Reader Profile: Michael Edwards

Throughout his career, Michael Edwards has developed a birds-eye view of just about every aspect of the energy sector. As such, he’s developed a keen sense of what makes an energy...


Throughout his career, Michael Edwards has developed a birds-eye view of just about every aspect of the energy sector. As such, he’s developed a keen sense of what makes an energy company—and its employees—successful. In 1998, Edwards formed the Power Recruiting Group (PRG), a global executive search and strategic consulting firm based in Woodlands, TX, that serves start-ups to Fortune 100 companies, focusing on energy industry needs including distributed energy, Combined Heat and Power (CHP), wind, solar, geothermal, Organic Rankine Cycle (ORC), waste heat to energy, energy commodities, co-generation, natural gas, and large power generation, as well as companies that supply products to those markets. PRG recruits for every position from field service to C-level personnel.

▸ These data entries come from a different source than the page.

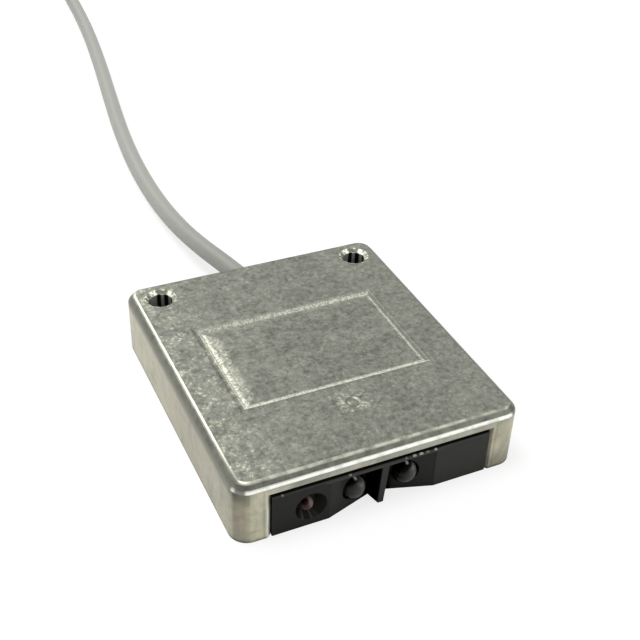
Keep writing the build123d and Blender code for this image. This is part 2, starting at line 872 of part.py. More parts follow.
# Shrink sleeve on the jacket's end
tail_end = tail_spine @ 1
tail_along = tail_spine % 1
tail_across = Vector(-tail_along.Y, tail_along.X, 0)
with BuildPart() as end_sleeve:
    with BuildSketch(Plane(origin=tail_end, z_dir=tail_along)):
        Circle(cable_radius + sleeve_thickness)
    with BuildSketch(Plane(origin=tail_end + tail_along * sleeve_length, z_dir=tail_along)):
        Circle(sleeve_tip_radius)
    loft()
save(end_sleeve.part, "end_sleeve")

# Bare ends of the three cores, fanned out and drooping on the coil
sleeve_end = tail_end + tail_along * sleeve_length
for name, column in (("end_wire_brown", -1), ("end_wire_blue", 0), ("end_wire_black", 1)):
    start = sleeve_end + tail_across * (column * core_pitch)
    bend = start + tail_along * end_wire_straight
    end = start + tail_along * end_wire_length + tail_across * (column * end_wire_fan)
    points = [tuple(start), tuple(bend), (end.X, end.Y, coil_height + core_radius)]
    wire, wire_length = tube(points, corner_radii(points), core_radius)
    save(wire, name)

turns = coil_rows * coil_columns
coil_length = 2 * pi * coil_radius * turns
print("cable length", round(route_length + coil_length + tail_spine.length))
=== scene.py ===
"""Photoelectric yarn sensor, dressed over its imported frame: die-cast housing, optics and lead."""

import logging
import math
from dataclasses import dataclass
from enum import Enum
from typing import Iterable, Sequence

import bpy
from mathutils import Euler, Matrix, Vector


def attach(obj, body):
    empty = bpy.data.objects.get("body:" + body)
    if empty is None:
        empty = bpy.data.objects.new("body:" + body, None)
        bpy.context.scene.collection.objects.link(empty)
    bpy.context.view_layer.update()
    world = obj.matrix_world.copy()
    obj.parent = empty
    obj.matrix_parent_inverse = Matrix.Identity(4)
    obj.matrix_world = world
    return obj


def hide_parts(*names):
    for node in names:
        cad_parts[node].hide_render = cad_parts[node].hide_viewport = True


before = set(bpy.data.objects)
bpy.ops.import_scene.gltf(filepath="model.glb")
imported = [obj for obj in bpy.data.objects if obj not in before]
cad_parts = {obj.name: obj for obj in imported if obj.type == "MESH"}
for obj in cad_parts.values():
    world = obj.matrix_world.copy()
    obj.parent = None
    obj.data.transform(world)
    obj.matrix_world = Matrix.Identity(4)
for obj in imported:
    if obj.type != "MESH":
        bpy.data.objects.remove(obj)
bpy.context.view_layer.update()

log = logging.getLogger("yarn_sensor")
MM = 0.001
TINY = 1e-5
FULL_TURN = 360.0
ROUND_STEPS = 5
SPLINE_ORDER = 3

Colour = tuple[float, float, float]
Point = tuple[float, float, float]


class Signal:
    """A socket's output with arithmetic on its values."""

    def __init__(self, tree: bpy.types.NodeTree, socket: bpy.types.NodeSocket) -> None:
        """Keep the tree and the socket."""
        self.tree = tree
        self.socket = socket

    def _maths(self, operation: str, *terms: "Signal | float") -> "Signal":
        """Add a Math node.

        Args:
            operation: the Math node's operation.
            terms: its inputs in order.

        Returns:
            The node's output.
        """
        node = self.tree.nodes.new("ShaderNodeMath")
        node.operation = operation
        for slot, term in zip(node.inputs, terms):
            if isinstance(term, Signal):
                self.tree.links.new(term.socket, slot)
            else:
                slot.default_value = term
        return Signal(self.tree, node.outputs[0])

    def __add__(self, other: "Signal | float") -> "Signal":
        """Sum."""
        return self._maths("ADD", self, other)

    def __radd__(self, other: float) -> "Signal":
        """Sum with a number first."""
        return self._maths("ADD", other, self)

    def __sub__(self, other: "Signal | float") -> "Signal":
        """Difference."""
        return self._maths("SUBTRACT", self, other)

    def __rsub__(self, other: float) -> "Signal":
        """Difference with a number first."""
        return self._maths("SUBTRACT", other, self)

    def __mul__(self, other: "Signal | float") -> "Signal":
        """Product."""
        return self._maths("MULTIPLY", self, other)

    def __rmul__(self, other: float) -> "Signal":
        """Product with a number first."""
        return self._maths("MULTIPLY", other, self)

    def __truediv__(self, other: "Signal | float") -> "Signal":
        """Quotient."""
        return self._maths("DIVIDE", self, other)

    def __pow__(self, other: "Signal | float") -> "Signal":
        """Power."""
        return self._maths("POWER", self, other)

    def __abs__(self) -> "Signal":
        """Size without sign."""
        return self._maths("ABSOLUTE", self)

    def at_least(self, other: "Signal | float") -> "Signal":
        """The larger of two."""
        return self._maths("MAXIMUM", self, other)

    def at_most(self, other: "Signal | float") -> "Signal":
        """The smaller of two."""
        return self._maths("MINIMUM", self, other)

    def sine(self) -> "Signal":
        """Sine of an angle in radians."""
        return self._maths("SINE", self)

    def angle_to(self, other: "Signal") -> "Signal":
        """Angle whose tangent is this over the other."""
        return self._maths("ARCTAN2", self, other)

    def over(self, low: float, high: float) -> "Signal":
        """Rise smoothly from 0 at low to 1 at high, or fall if low is the larger.

        Args:
            low: the value that gives 0.
            high: the value that gives 1.

        Returns:
            The smooth step.
        """
        node = self.tree.nodes.new("ShaderNodeMapRange")
        node.interpolation_type = "SMOOTHSTEP"
        self.tree.links.new(self.socket, node.inputs["Value"])
        falling = low > high
        node.inputs["From Min"].default_value = min(low, high)
        node.inputs["From Max"].default_value = max(low, high)
        node.inputs["To Min"].default_value = 1.0 if falling else 0.0
        node.inputs["To Max"].default_value = 0.0 if falling else 1.0
        return Signal(self.tree, node.outputs["Result"])

    def near(self, middle: float, reach: float) -> "Signal":
        """One at a value, falling to 0 a reach away from it."""
        return abs(self - middle).over(reach, 0.0)


Value = Signal | float | Sequence[float]


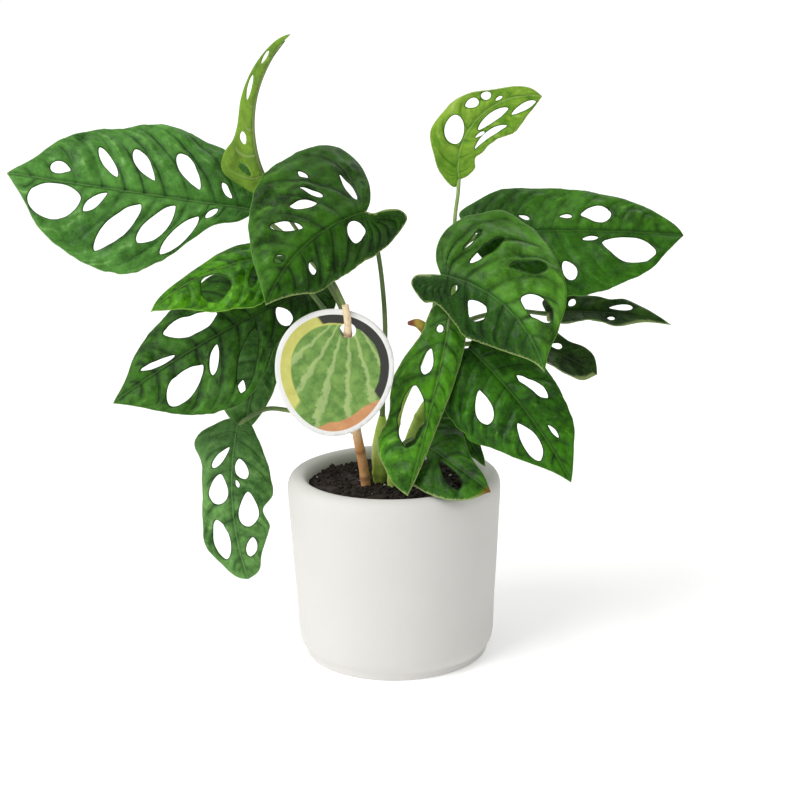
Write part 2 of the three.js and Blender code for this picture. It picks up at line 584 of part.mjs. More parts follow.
// Tag: a rounded card that hangs by its punched hole on the woody stem.
const TAG_POINTS = 36;
const tagHole = new THREE.Vector2(6.5, 29.5);
const tagShape = new THREE.Shape(Array.from({ length: TAG_POINTS }, (_, i) => {
  const angle = (i / TAG_POINTS) * 2 * Math.PI;
  const narrowing = 1 + 0.1 * Math.sin(angle);
  return new THREE.Vector2((TAG_WIDTH / 2) * narrowing * Math.cos(angle), (TAG_HEIGHT / 2) * Math.sin(angle));
}));
tagShape.holes.push(new THREE.Path().absarc(tagHole.x, tagHole.y, TAG_HOLE_RADIUS, 0, 2 * Math.PI, true));
const tagGeometry = new THREE.ExtrudeGeometry(tagShape, {
  depth: TAG_THICKNESS, bevelEnabled: false, curveSegments: 4,
});
tagGeometry.translate(-tagHole.x, -tagHole.y, -TAG_THICKNESS / 2);
tagGeometry.rotateZ(THREE.MathUtils.degToRad(-5.5));
tagGeometry.rotateX(THREE.MathUtils.degToRad(90 + 8));
tagGeometry.translate(-27, -62, 237);
const tagSolid = toSolid(tagGeometry).subtract(stems.woody_stem.clearance);
addPiece('tag', toGeometry(largestBody(tagSolid)), 'card');

export default plant;
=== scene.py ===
"""A monstera adansonii, or Swiss cheese vine, in a white ceramic pot, with a tag on one of its stems."""

import math

import bpy
import numpy as np
from mathutils import Matrix, Vector, noise
from mathutils.geometry import delaunay_2d_cdt


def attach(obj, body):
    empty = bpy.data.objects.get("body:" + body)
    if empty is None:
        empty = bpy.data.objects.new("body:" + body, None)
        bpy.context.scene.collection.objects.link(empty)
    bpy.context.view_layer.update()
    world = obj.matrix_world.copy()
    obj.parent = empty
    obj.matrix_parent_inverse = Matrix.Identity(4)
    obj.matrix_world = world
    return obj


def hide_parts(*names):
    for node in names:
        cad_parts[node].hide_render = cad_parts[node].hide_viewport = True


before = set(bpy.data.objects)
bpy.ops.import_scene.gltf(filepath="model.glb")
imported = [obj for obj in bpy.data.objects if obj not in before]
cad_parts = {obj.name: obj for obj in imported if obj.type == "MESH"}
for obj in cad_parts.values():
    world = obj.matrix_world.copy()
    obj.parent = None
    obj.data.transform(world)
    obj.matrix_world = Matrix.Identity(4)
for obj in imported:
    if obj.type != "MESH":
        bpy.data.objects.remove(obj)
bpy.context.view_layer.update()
scene = bpy.context.scene
MM = 0.001

# ---------------------------------------------------------------------------------------------------
# Pot. A thick-walled cover pot of slip-cast white stoneware, a little narrower towards its foot.
# It is turned true and left unglazed: dry to the touch, with a soft round rim and a faint speckle.
# ---------------------------------------------------------------------------------------------------
POT_TURN_STEPS = 192
POT_FLOOR_HEIGHT = 9
PROFILE_STEP = 2.4

# Radii and heights in millimetres: the foot, then up the outside and over the rim, then down inside.
POT_FOOT = [(61.5, 0), (62.6, 0.4), (63, 1.5)]
POT_PROFILE = [
    (63.4, 5), (66.3, 9.5), (68.3, 40), (70.2, 70), (71.7, 100), (72.5, 115), (72.1, 120.5), (69.6, 125),
    (65.6, 126.5), (62, 125.7), (59.8, 123.2), (58.8, 119), (58.2, 105),
]
POT_INSIDE = [(58, 100), (55, 14), (51, POT_FLOOR_HEIGHT)]


def smooth_path(points, step):
    """Points a step apart on the smooth curve that passes through the given ones."""
    points = np.array(points, float)
    ends = [2 * points[0] - points[1], 2 * points[-1] - points[-2]]
    points = np.vstack([ends[0], points, ends[1]])
    knots = np.sqrt(np.linalg.norm(np.diff(points, axis=0), axis=1))
    curve = []
    for i in range(1, len(points) - 2):
        before, here, after, beyond = points[i - 1:i + 3]
        near, mid, far = np.maximum(knots[i - 1:i + 2], 1e-6)
        leaving = (here - before) / near - (after - before) / (near + mid) + (after - here) / mid
        arriving = (after - here) / mid - (beyond - here) / (mid + far) + (beyond - after) / far
        leaving, arriving = leaving * mid, arriving * mid
        t = np.linspace(0, 1, 24, endpoint=False)[:, None]
        rise = 2 * here - 2 * after + leaving + arriving
        sag = 3 * after - 3 * here - 2 * leaving - arriving
        curve.append(rise * t**3 + sag * t**2 + leaving * t + here)
    curve = np.vstack(curve + [points[-2:-1]])
    lengths = np.concatenate([[0], np.cumsum(np.linalg.norm(np.diff(curve, axis=0), axis=1))])
    places = np.linspace(0, lengths[-1], max(2, round(lengths[-1] / step)) + 1)
    return np.stack([np.interp(places, lengths, column) for column in curve.T], axis=1)


def piece_from(name, corners, faces, material):
    """A smooth-shaded piece in millimetres, from its corners and faces."""
    mesh = bpy.data.meshes.new(name)
    mesh.from_pydata((np.asarray(corners) * MM).tolist(), [], [list(map(int, face)) for face in faces])
    mesh.materials.append(material)
    mesh.shade_smooth()
    piece = bpy.data.objects.new(name, mesh)
    scene.collection.objects.link(piece)
    return piece


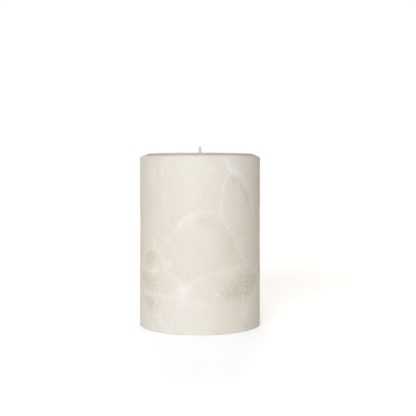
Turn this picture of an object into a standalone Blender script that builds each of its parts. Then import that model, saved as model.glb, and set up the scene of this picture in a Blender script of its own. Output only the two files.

A few years ago, the need was for technical workers and engineers. Now, it’s for sales and marketing people as companies enter a deliverable mode or seek expanding opportunities. A “massive need” still exists for field service technicians in response to a significant attrition rate, notes Edwards, adding that some of his clients have started their own training programs to attract technicians. Edwards also notes significant risk aversion in changing jobs “because the economy is still not solid, although low oil and gas prices in many cases help the power industry. One reason I got into the power side of the business is the oil and gas business is boom-or-bust.”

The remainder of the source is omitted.